§ **Your instructions**: Read the data and repeat all of it exactly.

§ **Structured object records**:

— start —

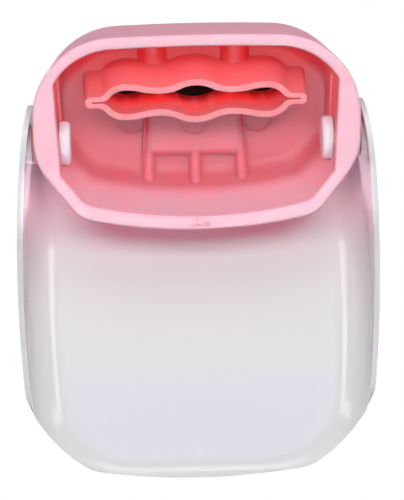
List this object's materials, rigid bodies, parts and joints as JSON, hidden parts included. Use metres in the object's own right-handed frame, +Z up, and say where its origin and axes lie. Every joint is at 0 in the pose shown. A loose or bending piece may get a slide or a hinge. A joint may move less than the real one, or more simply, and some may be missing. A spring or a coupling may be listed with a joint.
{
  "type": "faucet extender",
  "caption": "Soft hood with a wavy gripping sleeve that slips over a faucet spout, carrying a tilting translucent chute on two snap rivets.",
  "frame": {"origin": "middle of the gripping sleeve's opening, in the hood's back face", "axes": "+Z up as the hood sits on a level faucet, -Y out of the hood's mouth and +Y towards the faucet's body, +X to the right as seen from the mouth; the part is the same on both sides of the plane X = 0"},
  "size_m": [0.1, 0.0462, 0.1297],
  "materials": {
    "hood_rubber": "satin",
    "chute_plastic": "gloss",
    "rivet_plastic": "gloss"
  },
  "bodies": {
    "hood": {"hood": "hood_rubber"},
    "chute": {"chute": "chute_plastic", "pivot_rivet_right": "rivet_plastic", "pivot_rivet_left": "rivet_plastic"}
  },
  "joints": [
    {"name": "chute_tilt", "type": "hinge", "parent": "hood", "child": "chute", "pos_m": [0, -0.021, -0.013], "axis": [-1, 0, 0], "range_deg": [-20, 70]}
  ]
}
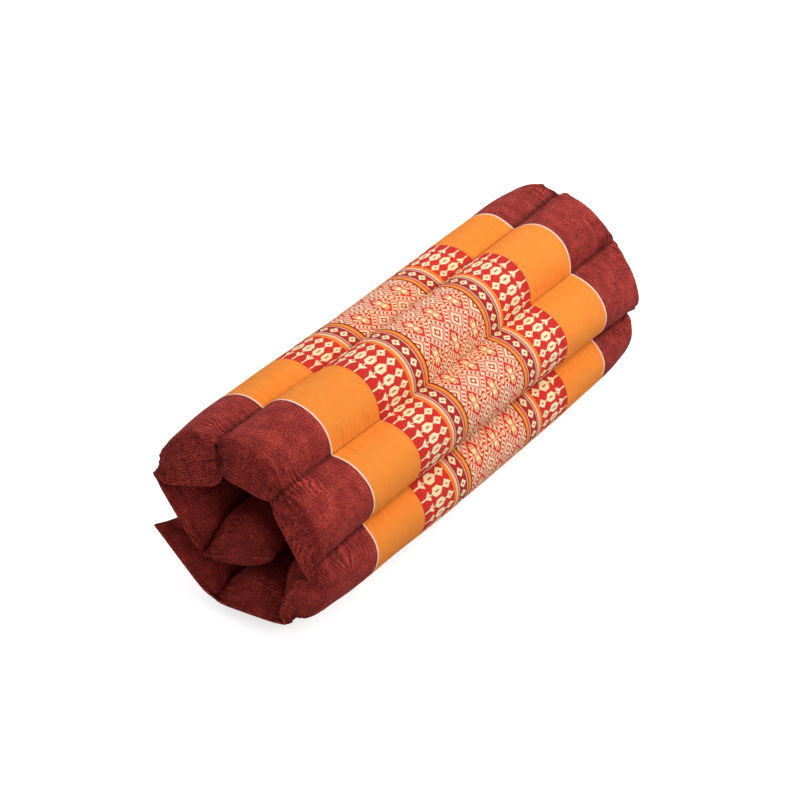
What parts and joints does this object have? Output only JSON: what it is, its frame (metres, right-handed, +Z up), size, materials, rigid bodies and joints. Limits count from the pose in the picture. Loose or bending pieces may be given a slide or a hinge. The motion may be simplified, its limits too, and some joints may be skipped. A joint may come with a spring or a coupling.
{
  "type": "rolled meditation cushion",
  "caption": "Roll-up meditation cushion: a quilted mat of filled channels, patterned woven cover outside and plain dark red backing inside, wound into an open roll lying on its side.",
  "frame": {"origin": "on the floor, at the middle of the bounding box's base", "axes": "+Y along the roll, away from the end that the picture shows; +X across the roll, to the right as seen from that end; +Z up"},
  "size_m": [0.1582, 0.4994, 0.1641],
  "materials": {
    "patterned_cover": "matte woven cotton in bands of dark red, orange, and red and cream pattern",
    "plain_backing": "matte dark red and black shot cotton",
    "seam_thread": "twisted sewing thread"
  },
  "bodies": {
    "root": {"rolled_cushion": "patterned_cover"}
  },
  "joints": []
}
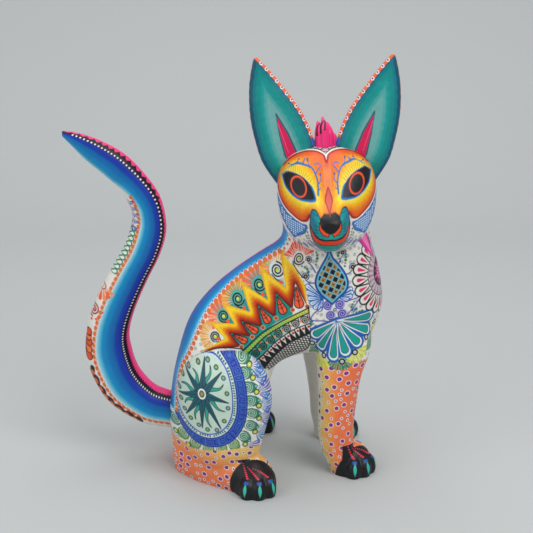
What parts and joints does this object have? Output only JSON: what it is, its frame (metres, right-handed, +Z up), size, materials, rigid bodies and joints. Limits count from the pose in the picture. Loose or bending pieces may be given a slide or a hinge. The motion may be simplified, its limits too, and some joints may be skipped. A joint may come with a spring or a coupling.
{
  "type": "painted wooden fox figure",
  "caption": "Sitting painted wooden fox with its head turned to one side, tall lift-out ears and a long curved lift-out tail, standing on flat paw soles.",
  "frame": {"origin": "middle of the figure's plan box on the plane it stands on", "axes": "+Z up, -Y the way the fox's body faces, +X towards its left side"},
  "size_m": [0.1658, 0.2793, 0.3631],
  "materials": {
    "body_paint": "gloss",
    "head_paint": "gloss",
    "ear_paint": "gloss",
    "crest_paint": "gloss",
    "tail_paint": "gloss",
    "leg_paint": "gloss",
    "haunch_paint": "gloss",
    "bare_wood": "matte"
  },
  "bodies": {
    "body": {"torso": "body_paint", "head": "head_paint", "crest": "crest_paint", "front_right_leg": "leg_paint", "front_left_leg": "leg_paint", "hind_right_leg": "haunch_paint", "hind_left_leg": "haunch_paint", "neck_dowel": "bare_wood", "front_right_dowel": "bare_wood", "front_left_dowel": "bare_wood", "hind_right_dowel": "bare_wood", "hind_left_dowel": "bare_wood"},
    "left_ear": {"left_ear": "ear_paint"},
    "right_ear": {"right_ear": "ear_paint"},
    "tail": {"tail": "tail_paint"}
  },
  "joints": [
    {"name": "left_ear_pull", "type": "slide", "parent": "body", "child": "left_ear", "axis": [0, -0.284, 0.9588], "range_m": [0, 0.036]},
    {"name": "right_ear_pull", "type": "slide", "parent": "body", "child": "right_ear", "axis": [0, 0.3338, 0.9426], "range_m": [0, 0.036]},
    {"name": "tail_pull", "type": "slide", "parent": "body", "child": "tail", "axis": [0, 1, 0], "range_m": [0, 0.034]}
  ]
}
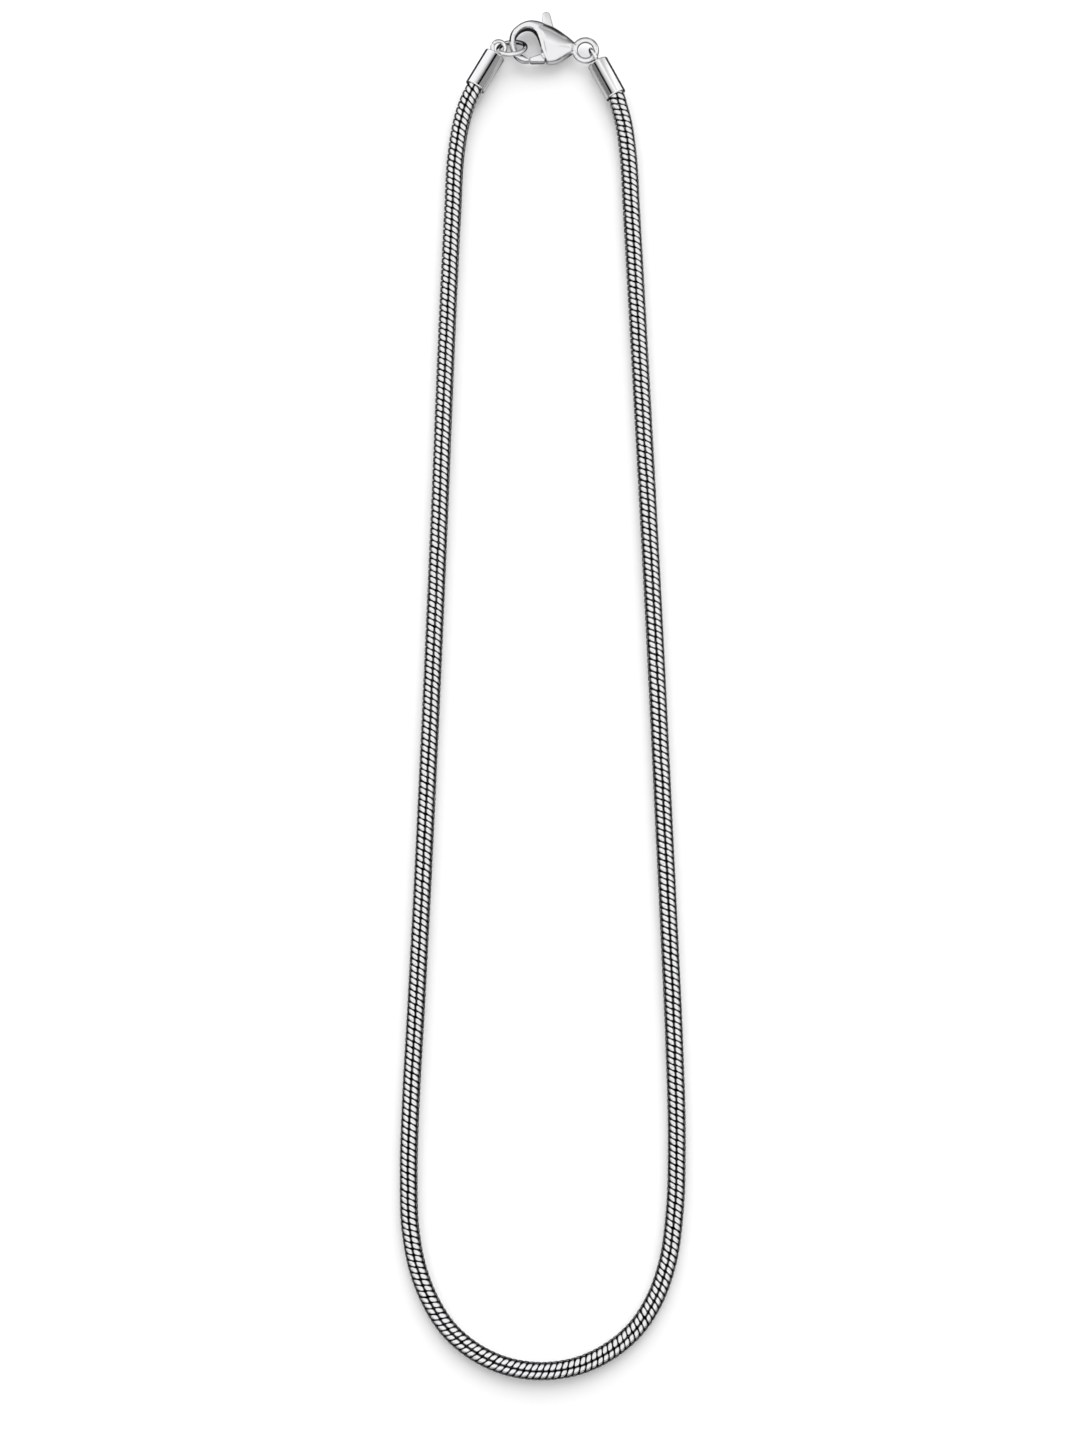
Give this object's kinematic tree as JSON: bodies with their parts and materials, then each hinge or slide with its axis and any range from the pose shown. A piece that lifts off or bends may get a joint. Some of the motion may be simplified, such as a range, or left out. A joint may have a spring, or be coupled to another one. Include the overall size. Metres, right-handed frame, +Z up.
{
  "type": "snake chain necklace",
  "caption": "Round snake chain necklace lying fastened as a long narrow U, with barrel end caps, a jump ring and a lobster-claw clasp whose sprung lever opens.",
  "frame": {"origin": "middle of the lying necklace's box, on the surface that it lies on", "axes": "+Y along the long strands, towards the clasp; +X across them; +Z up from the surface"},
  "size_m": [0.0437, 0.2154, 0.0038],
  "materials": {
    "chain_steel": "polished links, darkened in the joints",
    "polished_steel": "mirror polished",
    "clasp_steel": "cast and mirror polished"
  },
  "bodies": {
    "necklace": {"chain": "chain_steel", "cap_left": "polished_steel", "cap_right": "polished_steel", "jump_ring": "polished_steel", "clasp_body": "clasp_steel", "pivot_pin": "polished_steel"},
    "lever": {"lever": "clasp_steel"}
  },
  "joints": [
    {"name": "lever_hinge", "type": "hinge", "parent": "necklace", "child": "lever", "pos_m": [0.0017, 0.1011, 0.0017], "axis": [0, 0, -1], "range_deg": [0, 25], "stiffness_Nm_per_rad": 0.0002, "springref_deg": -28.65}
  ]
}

— end —

§ **Answer**:
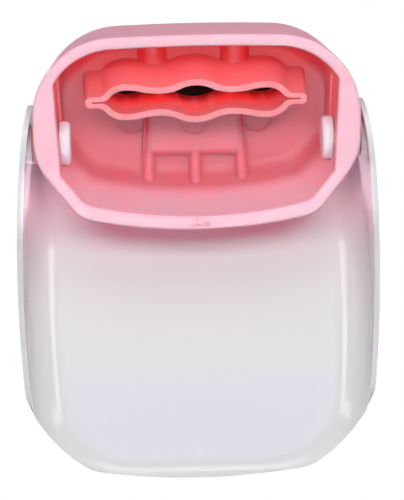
List this object's materials, rigid bodies, parts and joints as JSON, hidden parts included. Use metres in the object's own right-handed frame, +Z up, and say where its origin and axes lie. Every joint is at 0 in the pose shown. A loose or bending piece may get a slide or a hinge. A joint may move less than the real one, or more simply, and some may be missing. A spring or a coupling may be listed with a joint.
{
  "type": "faucet extender",
  "caption": "Soft hood with a wavy gripping sleeve that slips over a faucet spout, carrying a tilting translucent chute on two snap rivets.",
  "frame": {"origin": "middle of the gripping sleeve's opening, in the hood's back face", "axes": "+Z up as the hood sits on a level faucet, -Y out of the hood's mouth and +Y towards the faucet's body, +X to the right as seen from the mouth; the part is the same on both sides of the plane X = 0"},
  "size_m": [0.1, 0.0462, 0.1297],
  "materials": {
    "hood_rubber": "satin",
    "chute_plastic": "gloss",
    "rivet_plastic": "gloss"
  },
  "bodies": {
    "hood": {"hood": "hood_rubber"},
    "chute": {"chute": "chute_plastic", "pivot_rivet_right": "rivet_plastic", "pivot_rivet_left": "rivet_plastic"}
  },
  "joints": [
    {"name": "chute_tilt", "type": "hinge", "parent": "hood", "child": "chute", "pos_m": [0, -0.021, -0.013], "axis": [-1, 0, 0], "range_deg": [-20, 70]}
  ]
}
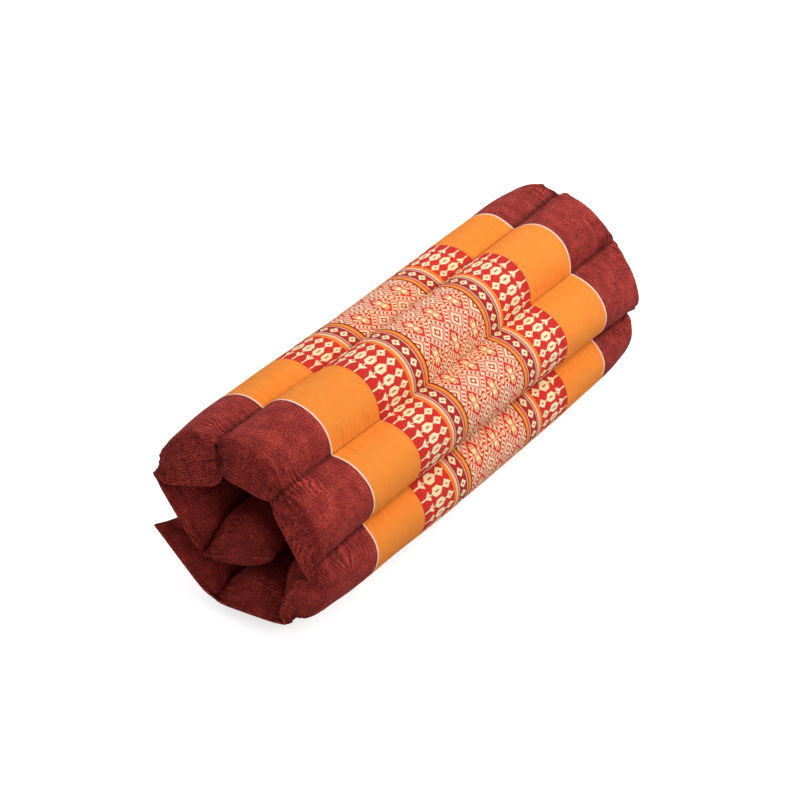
What parts and joints does this object have? Output only JSON: what it is, its frame (metres, right-handed, +Z up), size, materials, rigid bodies and joints. Limits count from the pose in the picture. Loose or bending pieces may be given a slide or a hinge. The motion may be simplified, its limits too, and some joints may be skipped. A joint may come with a spring or a coupling.
{
  "type": "rolled meditation cushion",
  "caption": "Roll-up meditation cushion: a quilted mat of filled channels, patterned woven cover outside and plain dark red backing inside, wound into an open roll lying on its side.",
  "frame": {"origin": "on the floor, at the middle of the bounding box's base", "axes": "+Y along the roll, away from the end that the picture shows; +X across the roll, to the right as seen from that end; +Z up"},
  "size_m": [0.1582, 0.4994, 0.1641],
  "materials": {
    "patterned_cover": "matte woven cotton in bands of dark red, orange, and red and cream pattern",
    "plain_backing": "matte dark red and black shot cotton",
    "seam_thread": "twisted sewing thread"
  },
  "bodies": {
    "root": {"rolled_cushion": "patterned_cover"}
  },
  "joints": []
}
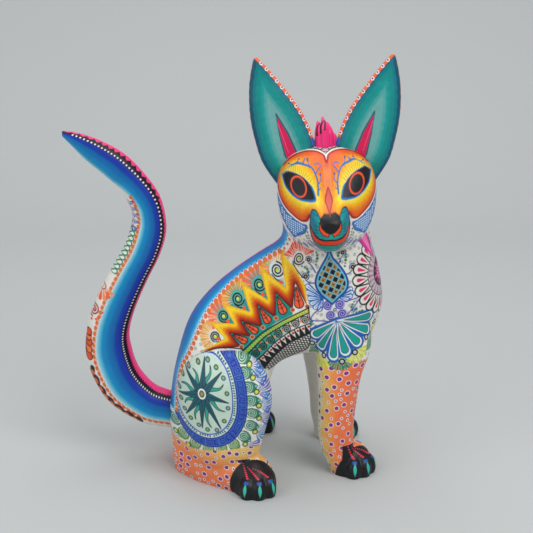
What parts and joints does this object have? Output only JSON: what it is, its frame (metres, right-handed, +Z up), size, materials, rigid bodies and joints. Limits count from the pose in the picture. Loose or bending pieces may be given a slide or a hinge. The motion may be simplified, its limits too, and some joints may be skipped. A joint may come with a spring or a coupling.
{
  "type": "painted wooden fox figure",
  "caption": "Sitting painted wooden fox with its head turned to one side, tall lift-out ears and a long curved lift-out tail, standing on flat paw soles.",
  "frame": {"origin": "middle of the figure's plan box on the plane it stands on", "axes": "+Z up, -Y the way the fox's body faces, +X towards its left side"},
  "size_m": [0.1658, 0.2793, 0.3631],
  "materials": {
    "body_paint": "gloss",
    "head_paint": "gloss",
    "ear_paint": "gloss",
    "crest_paint": "gloss",
    "tail_paint": "gloss",
    "leg_paint": "gloss",
    "haunch_paint": "gloss",
    "bare_wood": "matte"
  },
  "bodies": {
    "body": {"torso": "body_paint", "head": "head_paint", "crest": "crest_paint", "front_right_leg": "leg_paint", "front_left_leg": "leg_paint", "hind_right_leg": "haunch_paint", "hind_left_leg": "haunch_paint", "neck_dowel": "bare_wood", "front_right_dowel": "bare_wood", "front_left_dowel": "bare_wood", "hind_right_dowel": "bare_wood", "hind_left_dowel": "bare_wood"},
    "left_ear": {"left_ear": "ear_paint"},
    "right_ear": {"right_ear": "ear_paint"},
    "tail": {"tail": "tail_paint"}
  },
  "joints": [
    {"name": "left_ear_pull", "type": "slide", "parent": "body", "child": "left_ear", "axis": [0, -0.284, 0.9588], "range_m": [0, 0.036]},
    {"name": "right_ear_pull", "type": "slide", "parent": "body", "child": "right_ear", "axis": [0, 0.3338, 0.9426], "range_m": [0, 0.036]},
    {"name": "tail_pull", "type": "slide", "parent": "body", "child": "tail", "axis": [0, 1, 0], "range_m": [0, 0.034]}
  ]
}
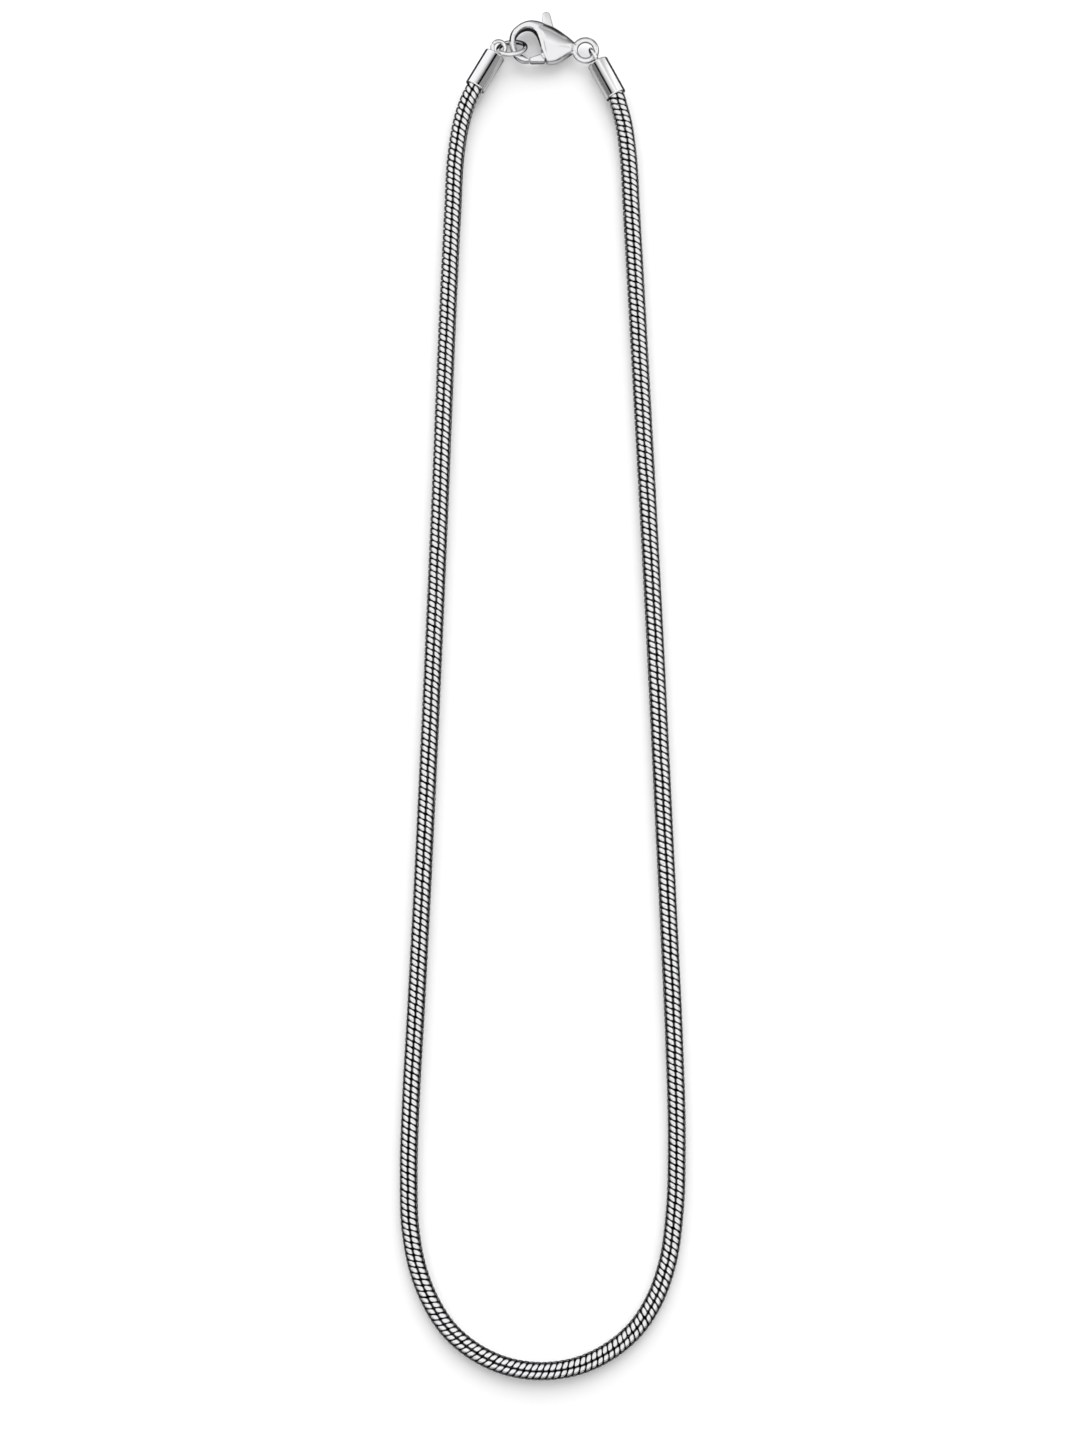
Give this object's kinematic tree as JSON: bodies with their parts and materials, then each hinge or slide with its axis and any range from the pose shown. A piece that lifts off or bends may get a joint. Some of the motion may be simplified, such as a range, or left out. A joint may have a spring, or be coupled to another one. Include the overall size. Metres, right-handed frame, +Z up.
{
  "type": "snake chain necklace",
  "caption": "Round snake chain necklace lying fastened as a long narrow U, with barrel end caps, a jump ring and a lobster-claw clasp whose sprung lever opens.",
  "frame": {"origin": "middle of the lying necklace's box, on the surface that it lies on", "axes": "+Y along the long strands, towards the clasp; +X across them; +Z up from the surface"},
  "size_m": [0.0437, 0.2154, 0.0038],
  "materials": {
    "chain_steel": "polished links, darkened in the joints",
    "polished_steel": "mirror polished",
    "clasp_steel": "cast and mirror polished"
  },
  "bodies": {
    "necklace": {"chain": "chain_steel", "cap_left": "polished_steel", "cap_right": "polished_steel", "jump_ring": "polished_steel", "clasp_body": "clasp_steel", "pivot_pin": "polished_steel"},
    "lever": {"lever": "clasp_steel"}
  },
  "joints": [
    {"name": "lever_hinge", "type": "hinge", "parent": "necklace", "child": "lever", "pos_m": [0.0017, 0.1011, 0.0017], "axis": [0, 0, -1], "range_deg": [0, 25], "stiffness_Nm_per_rad": 0.0002, "springref_deg": -28.65}
  ]
}